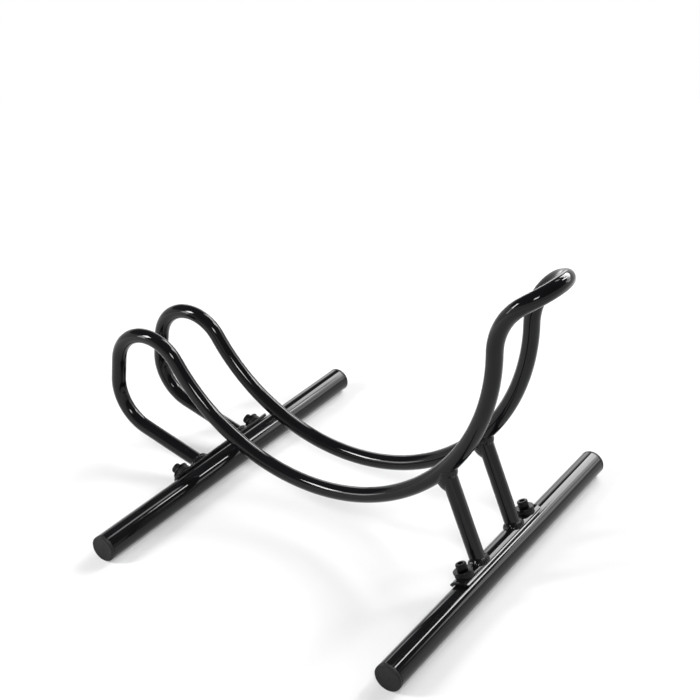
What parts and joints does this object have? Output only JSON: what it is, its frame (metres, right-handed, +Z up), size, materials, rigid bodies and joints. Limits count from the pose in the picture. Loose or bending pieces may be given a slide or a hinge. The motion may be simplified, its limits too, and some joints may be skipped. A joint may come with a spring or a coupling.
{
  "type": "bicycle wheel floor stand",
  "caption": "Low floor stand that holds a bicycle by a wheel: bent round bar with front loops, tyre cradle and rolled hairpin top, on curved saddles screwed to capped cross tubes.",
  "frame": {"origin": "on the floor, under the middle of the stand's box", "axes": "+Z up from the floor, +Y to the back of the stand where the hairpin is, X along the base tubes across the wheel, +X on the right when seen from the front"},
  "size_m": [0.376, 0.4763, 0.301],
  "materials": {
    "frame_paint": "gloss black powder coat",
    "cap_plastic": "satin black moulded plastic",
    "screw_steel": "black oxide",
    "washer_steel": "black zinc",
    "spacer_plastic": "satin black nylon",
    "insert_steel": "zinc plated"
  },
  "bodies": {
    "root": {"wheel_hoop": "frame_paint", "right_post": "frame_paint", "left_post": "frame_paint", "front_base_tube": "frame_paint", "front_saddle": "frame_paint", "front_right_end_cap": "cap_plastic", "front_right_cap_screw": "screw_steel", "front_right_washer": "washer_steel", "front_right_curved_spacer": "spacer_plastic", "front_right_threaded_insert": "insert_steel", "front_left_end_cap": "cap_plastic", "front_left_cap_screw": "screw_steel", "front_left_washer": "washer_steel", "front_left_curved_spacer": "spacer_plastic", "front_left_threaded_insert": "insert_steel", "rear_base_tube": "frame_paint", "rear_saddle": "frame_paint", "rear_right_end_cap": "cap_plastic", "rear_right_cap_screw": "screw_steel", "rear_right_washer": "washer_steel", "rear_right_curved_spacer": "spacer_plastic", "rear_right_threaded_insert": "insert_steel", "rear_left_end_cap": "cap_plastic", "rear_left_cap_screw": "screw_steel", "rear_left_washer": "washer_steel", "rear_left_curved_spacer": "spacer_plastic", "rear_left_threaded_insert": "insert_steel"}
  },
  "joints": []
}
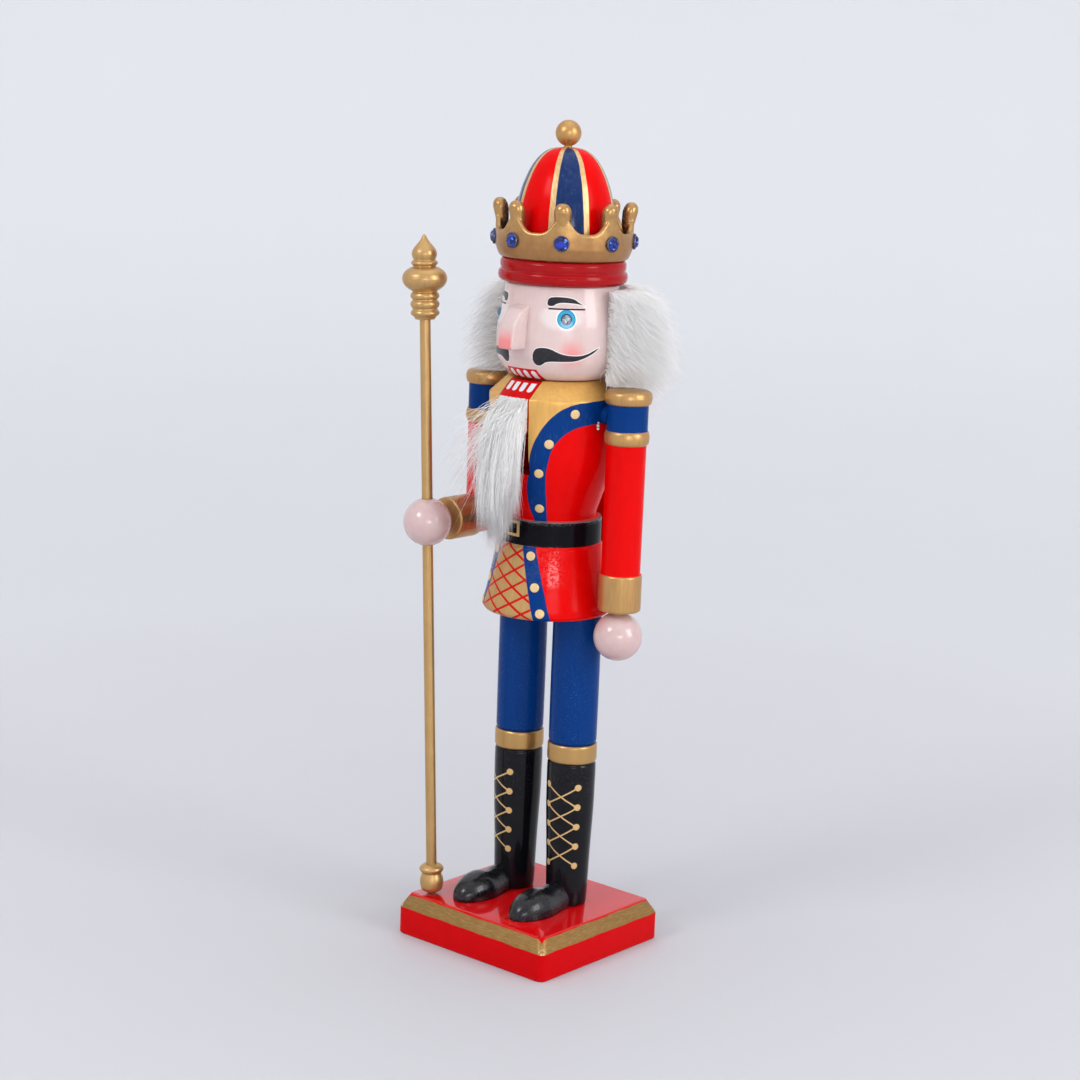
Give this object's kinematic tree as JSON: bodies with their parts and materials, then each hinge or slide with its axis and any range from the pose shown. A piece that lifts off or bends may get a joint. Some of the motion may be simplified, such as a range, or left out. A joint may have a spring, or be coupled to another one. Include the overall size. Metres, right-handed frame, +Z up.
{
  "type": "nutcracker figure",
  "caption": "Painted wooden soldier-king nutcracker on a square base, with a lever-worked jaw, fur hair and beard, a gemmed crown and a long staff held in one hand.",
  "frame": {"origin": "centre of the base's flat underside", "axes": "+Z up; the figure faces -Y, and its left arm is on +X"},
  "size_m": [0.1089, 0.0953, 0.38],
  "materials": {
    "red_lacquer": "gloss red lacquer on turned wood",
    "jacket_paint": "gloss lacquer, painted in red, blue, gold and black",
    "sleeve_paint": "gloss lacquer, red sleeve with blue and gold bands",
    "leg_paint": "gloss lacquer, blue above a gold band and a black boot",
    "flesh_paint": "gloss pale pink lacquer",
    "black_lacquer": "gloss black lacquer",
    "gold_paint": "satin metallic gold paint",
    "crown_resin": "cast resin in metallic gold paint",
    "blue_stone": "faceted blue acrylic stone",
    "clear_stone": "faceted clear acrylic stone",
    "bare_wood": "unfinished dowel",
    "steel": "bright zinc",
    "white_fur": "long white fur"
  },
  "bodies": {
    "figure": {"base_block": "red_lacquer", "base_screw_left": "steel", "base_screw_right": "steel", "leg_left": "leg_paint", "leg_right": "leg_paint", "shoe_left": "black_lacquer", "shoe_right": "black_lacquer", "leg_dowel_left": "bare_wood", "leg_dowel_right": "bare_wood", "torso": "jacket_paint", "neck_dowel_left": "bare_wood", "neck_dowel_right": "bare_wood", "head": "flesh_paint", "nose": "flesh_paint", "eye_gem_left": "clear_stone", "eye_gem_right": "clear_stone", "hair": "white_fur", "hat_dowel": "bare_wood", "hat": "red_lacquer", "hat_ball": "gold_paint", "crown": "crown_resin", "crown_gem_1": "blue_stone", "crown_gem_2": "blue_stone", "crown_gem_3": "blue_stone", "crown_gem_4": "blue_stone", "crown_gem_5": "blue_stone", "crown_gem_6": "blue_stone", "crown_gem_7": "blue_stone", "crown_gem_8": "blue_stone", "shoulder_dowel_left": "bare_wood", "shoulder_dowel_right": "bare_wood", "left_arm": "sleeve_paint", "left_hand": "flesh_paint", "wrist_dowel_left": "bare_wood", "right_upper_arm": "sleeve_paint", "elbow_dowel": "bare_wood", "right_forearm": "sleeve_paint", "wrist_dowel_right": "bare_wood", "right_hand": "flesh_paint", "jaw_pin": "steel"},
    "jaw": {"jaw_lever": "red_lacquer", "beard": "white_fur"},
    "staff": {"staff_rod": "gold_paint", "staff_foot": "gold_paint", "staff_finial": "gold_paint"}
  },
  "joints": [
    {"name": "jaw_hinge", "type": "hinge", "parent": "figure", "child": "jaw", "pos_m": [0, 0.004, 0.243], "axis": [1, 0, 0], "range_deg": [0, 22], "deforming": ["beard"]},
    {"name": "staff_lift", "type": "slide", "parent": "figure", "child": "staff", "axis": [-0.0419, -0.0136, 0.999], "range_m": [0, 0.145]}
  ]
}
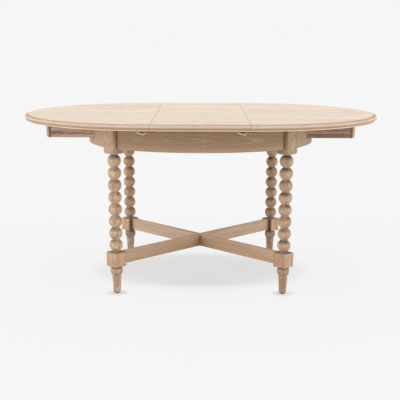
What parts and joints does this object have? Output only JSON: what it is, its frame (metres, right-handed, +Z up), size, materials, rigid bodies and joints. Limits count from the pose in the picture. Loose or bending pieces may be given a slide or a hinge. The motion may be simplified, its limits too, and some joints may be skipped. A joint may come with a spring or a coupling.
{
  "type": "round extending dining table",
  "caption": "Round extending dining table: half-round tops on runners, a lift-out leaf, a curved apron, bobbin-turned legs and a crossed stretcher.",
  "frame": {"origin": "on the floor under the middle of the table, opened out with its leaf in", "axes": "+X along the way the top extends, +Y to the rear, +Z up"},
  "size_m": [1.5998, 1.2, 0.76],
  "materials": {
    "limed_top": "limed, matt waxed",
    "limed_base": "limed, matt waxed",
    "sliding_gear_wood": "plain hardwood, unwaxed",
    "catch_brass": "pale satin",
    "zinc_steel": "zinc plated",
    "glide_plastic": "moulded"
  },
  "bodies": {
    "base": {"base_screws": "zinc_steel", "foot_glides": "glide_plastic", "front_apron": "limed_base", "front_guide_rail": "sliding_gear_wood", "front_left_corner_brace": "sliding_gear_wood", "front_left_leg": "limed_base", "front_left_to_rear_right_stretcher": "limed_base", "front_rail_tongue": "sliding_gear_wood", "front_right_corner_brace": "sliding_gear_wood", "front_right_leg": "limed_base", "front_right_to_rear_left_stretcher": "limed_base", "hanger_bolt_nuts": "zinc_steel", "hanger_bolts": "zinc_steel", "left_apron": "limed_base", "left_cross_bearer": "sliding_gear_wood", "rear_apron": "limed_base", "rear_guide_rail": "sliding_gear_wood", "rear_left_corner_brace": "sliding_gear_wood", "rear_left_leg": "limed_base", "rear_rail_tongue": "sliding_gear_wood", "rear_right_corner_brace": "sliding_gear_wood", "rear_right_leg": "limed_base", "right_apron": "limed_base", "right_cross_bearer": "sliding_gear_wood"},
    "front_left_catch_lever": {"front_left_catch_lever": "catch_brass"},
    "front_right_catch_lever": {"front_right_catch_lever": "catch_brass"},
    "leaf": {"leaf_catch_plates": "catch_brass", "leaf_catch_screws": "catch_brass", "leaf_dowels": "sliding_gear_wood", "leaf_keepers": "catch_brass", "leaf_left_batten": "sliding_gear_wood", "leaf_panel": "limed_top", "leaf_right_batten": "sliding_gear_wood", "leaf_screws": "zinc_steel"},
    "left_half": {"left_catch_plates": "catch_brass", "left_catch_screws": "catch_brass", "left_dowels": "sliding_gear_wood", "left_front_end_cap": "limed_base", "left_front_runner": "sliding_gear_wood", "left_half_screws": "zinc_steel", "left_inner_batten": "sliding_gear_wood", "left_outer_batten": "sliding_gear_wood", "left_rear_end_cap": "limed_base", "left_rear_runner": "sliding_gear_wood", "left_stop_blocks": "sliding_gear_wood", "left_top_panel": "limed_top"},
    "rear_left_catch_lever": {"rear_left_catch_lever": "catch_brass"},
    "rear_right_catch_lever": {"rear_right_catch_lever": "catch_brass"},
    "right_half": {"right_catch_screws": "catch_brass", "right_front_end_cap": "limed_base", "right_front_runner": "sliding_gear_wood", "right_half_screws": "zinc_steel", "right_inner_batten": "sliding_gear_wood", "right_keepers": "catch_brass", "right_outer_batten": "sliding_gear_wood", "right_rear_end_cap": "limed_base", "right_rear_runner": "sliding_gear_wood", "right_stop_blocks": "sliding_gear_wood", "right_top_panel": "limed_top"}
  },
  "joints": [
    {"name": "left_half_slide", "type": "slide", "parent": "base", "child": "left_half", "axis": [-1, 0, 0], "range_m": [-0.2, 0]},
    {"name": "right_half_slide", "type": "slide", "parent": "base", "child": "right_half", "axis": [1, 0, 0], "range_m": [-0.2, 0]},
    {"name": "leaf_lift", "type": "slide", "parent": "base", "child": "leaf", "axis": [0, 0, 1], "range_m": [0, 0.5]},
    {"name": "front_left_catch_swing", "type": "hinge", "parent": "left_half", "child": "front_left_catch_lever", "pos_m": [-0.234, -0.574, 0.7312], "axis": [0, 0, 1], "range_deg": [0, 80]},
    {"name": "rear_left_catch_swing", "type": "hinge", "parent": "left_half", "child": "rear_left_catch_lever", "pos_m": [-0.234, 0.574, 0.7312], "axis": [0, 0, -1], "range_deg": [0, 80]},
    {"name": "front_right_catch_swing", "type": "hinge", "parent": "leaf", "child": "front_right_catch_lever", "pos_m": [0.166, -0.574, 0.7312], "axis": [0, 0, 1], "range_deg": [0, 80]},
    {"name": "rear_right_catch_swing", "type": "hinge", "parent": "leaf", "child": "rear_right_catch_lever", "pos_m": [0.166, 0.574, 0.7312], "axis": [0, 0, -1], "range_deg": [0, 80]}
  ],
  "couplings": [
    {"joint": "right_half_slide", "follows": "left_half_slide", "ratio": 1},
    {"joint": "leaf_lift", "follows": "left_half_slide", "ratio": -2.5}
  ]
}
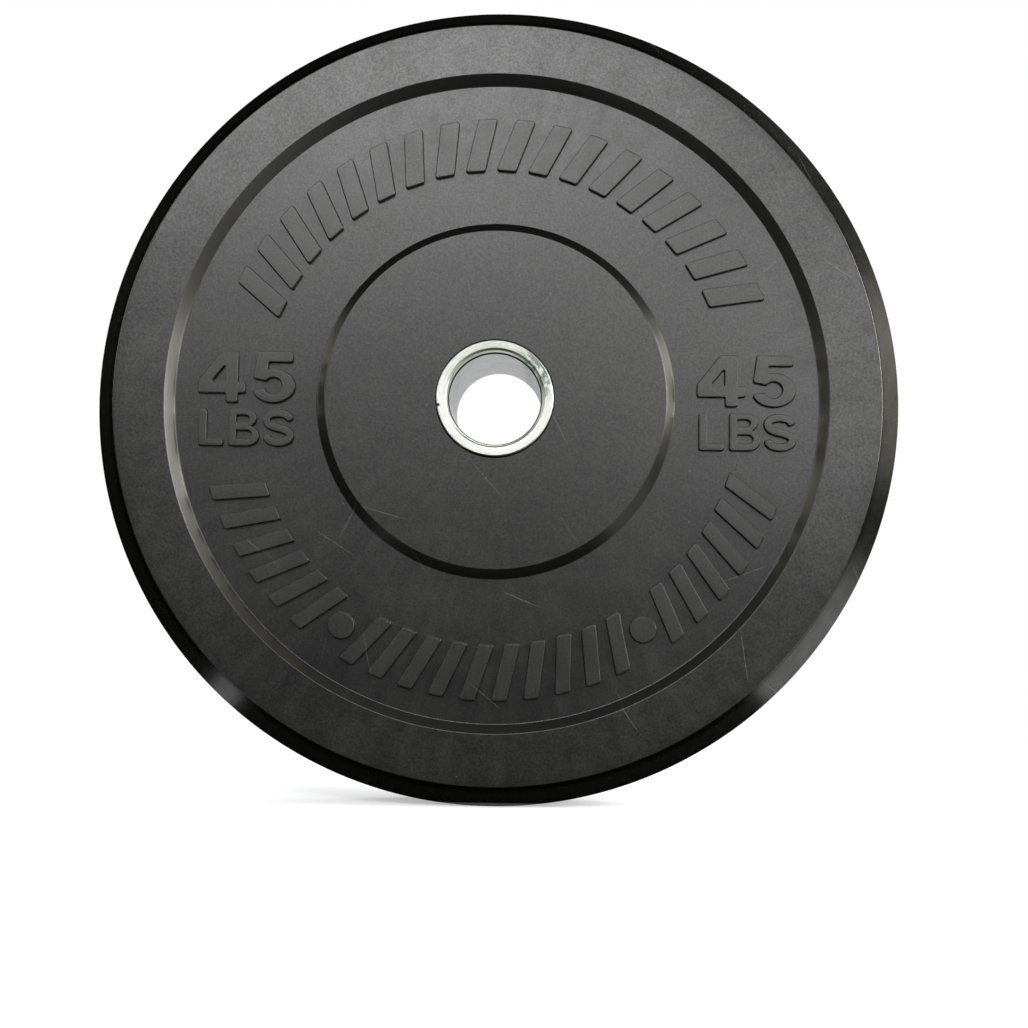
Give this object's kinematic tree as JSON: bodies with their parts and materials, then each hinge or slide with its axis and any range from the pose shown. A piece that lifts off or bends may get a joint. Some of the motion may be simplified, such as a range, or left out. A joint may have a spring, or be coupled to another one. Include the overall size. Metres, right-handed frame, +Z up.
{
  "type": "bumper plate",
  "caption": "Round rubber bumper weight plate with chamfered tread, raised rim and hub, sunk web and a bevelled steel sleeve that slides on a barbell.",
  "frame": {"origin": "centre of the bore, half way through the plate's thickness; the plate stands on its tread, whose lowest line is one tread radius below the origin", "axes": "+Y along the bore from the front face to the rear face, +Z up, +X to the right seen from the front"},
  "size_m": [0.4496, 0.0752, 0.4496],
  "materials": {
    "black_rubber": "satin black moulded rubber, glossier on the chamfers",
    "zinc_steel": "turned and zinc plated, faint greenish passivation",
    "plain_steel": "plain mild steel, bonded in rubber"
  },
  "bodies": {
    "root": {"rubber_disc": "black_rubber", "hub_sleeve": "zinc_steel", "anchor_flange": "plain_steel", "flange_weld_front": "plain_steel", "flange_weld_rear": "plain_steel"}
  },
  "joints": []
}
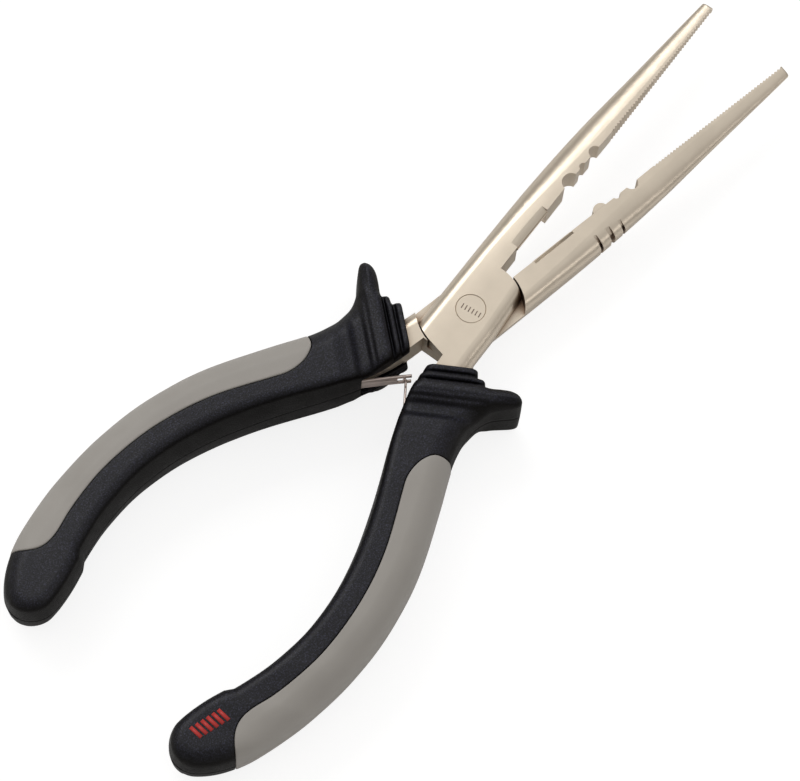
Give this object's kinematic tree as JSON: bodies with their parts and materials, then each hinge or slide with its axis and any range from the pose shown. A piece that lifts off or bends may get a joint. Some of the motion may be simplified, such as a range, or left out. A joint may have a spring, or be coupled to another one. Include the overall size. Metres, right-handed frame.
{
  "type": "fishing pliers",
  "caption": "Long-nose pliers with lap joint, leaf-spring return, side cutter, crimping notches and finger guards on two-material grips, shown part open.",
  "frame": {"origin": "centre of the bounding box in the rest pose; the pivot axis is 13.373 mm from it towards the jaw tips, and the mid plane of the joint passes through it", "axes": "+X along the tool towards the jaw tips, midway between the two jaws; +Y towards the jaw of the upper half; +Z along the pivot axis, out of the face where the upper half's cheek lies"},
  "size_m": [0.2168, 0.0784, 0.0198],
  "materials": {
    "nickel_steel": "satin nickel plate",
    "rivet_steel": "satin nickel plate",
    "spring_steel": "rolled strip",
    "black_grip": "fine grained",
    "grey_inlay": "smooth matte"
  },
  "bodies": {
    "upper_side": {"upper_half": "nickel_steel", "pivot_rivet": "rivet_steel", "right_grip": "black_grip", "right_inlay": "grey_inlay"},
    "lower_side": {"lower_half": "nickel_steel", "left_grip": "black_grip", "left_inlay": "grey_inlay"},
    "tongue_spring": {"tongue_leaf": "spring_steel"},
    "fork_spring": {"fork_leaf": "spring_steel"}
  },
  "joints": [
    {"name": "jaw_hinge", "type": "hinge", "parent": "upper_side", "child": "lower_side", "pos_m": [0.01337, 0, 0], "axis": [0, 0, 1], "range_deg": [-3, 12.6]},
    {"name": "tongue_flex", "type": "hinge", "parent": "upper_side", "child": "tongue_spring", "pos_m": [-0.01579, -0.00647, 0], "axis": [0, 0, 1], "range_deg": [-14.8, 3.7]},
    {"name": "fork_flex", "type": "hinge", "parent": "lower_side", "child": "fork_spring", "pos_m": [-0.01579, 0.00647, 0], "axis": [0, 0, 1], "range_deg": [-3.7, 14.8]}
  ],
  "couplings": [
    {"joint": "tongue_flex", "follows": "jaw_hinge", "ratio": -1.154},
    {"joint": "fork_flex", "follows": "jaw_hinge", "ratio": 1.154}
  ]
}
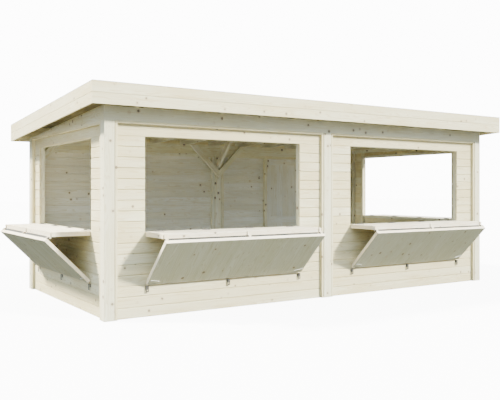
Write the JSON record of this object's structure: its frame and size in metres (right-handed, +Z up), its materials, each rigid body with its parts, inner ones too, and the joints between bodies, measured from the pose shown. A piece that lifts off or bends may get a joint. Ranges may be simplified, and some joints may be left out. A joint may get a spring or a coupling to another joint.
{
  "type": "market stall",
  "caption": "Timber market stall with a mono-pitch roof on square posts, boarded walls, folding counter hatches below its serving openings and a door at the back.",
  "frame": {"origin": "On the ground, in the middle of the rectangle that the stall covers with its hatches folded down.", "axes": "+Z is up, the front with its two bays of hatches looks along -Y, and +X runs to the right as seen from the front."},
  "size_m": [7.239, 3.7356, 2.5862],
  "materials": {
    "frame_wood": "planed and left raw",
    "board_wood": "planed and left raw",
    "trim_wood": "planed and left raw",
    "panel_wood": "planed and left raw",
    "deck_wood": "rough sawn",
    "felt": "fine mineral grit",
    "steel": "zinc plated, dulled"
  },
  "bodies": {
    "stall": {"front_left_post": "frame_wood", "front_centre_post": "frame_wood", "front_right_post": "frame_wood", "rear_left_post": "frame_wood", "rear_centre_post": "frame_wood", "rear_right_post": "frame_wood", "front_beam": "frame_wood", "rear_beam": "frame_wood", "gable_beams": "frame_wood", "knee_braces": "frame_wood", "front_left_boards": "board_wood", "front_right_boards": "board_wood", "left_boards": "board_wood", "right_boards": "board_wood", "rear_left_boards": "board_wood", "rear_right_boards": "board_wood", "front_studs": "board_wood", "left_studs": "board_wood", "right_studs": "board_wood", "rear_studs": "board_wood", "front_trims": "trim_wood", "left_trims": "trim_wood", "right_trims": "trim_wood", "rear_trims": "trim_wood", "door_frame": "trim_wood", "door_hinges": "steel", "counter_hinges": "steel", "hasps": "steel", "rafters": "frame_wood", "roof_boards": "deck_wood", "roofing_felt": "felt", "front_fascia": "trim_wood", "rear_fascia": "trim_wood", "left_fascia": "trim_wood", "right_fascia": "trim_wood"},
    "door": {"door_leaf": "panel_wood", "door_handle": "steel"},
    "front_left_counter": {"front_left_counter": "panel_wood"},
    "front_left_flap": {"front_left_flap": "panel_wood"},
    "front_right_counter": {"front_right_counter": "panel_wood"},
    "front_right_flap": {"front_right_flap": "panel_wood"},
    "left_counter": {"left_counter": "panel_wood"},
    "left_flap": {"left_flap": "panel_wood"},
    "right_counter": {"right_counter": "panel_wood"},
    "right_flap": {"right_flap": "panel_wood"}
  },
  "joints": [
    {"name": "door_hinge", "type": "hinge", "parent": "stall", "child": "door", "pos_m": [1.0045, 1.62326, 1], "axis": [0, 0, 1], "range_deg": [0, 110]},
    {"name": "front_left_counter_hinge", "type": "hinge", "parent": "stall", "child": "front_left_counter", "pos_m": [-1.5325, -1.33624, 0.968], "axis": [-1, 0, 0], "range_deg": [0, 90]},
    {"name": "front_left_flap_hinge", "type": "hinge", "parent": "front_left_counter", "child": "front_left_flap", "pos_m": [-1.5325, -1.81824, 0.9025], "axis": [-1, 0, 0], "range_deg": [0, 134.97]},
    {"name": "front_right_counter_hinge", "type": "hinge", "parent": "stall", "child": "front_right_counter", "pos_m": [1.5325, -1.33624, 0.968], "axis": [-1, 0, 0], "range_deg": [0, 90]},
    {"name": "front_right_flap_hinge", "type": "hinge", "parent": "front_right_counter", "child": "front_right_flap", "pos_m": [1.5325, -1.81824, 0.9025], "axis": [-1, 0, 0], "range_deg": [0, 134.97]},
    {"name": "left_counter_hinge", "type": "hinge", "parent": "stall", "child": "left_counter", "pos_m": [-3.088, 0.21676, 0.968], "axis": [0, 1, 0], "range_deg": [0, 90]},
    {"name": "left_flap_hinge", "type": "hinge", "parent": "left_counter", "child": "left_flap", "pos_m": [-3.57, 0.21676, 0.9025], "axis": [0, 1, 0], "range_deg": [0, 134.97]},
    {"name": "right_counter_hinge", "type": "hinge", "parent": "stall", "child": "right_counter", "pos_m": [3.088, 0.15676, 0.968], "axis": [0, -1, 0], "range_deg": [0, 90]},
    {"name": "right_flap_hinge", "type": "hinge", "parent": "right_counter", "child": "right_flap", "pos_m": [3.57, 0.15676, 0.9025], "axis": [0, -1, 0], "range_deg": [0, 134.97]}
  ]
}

..............................

Extract every line above containing the word "each".

Give this object's kinematic tree as JSON: bodies with their parts and materials, then each hinge or slide with its axis and any range from the pose shown. A piece that lifts off or bends may get a joint. Some of the motion may be simplified, such as a range, or left out. A joint may have a spring, or be coupled to another one. Include the overall size. Metres, right-handed frame, +Z up.
Give this object's kinematic tree as JSON: bodies with their parts and materials, then each hinge or slide with its axis and any range from the pose shown. A piece that lifts off or bends may get a joint. Some of the motion may be simplified, such as a range, or left out. A joint may have a spring, or be coupled to another one. Include the overall size. Metres, right-handed frame, +Z up.
Give this object's kinematic tree as JSON: bodies with their parts and materials, then each hinge or slide with its axis and any range from the pose shown. A piece that lifts off or bends may get a joint. Some of the motion may be simplified, such as a range, or left out. A joint may have a spring, or be coupled to another one. Include the overall size. Metres, right-handed frame.
Write the JSON record of this object's structure: its frame and size in metres (right-handed, +Z up), its materials, each rigid body with its parts, inner ones too, and the joints between bodies, measured from the pose shown. A piece that lifts off or bends may get a joint. Ranges may be simplified, and some joints may be left out. A joint may get a spring or a coupling to another joint.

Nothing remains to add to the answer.